To record that fleeting light effect, he had to work on multiple canvases at a time, quickly switching from one canvas to the next, at most working on no less than fourteen at the same time.
In the canvases painted earliest in the morning, such as the one in the collection of The North Carolina Museum of Art, light has not yet penetrated the scene, and mist still hangs heavily over the river, reducing the distant forms of trees to soft shapes in the background.
As the sun began to rise, as captured in the Met one, the artist rendered the sky bathed in a warm orange glow, but the banks of the river were still slightly in shadow, with light catches on the tops of the foliage.
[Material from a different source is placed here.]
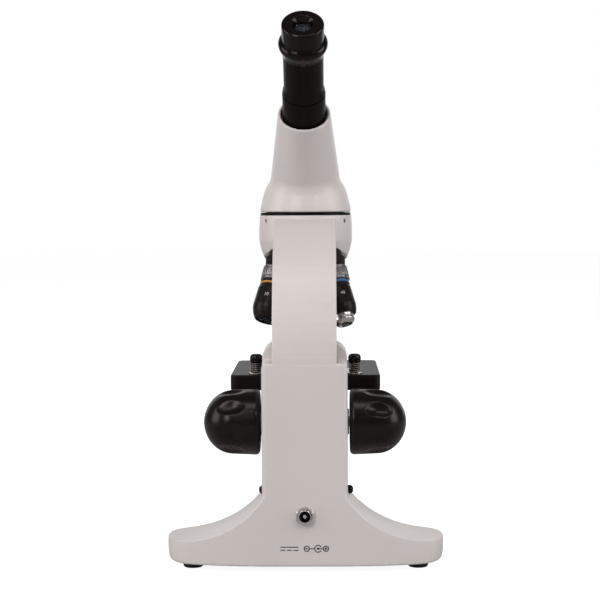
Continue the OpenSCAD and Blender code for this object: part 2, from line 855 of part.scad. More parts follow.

Claude Monet | Matinée sur la Seine, temps net (1897) | The present lot
Claude Monet | Matinée sur la Seine (1896) | Sold: US$20.55 million, Sotheby's New York, 2018
Here, in the present lot, the sun has yet to fully rise. Deep purples blanket the foliage and the overhanging branches of the surrounding trees, which form sweeping arabesques that frame the pale sky. The gradually brightening light, a soft blue glows in contrast to the still-dark land.
The work was last seen on the auction block back in 1978 when it sold for US$330,000 to an American collector.
Another example in the series, which is dated 1896 and depicts the spot under a clear morning sky, fetched US$20.55 million at Sotheby's New York in 2018.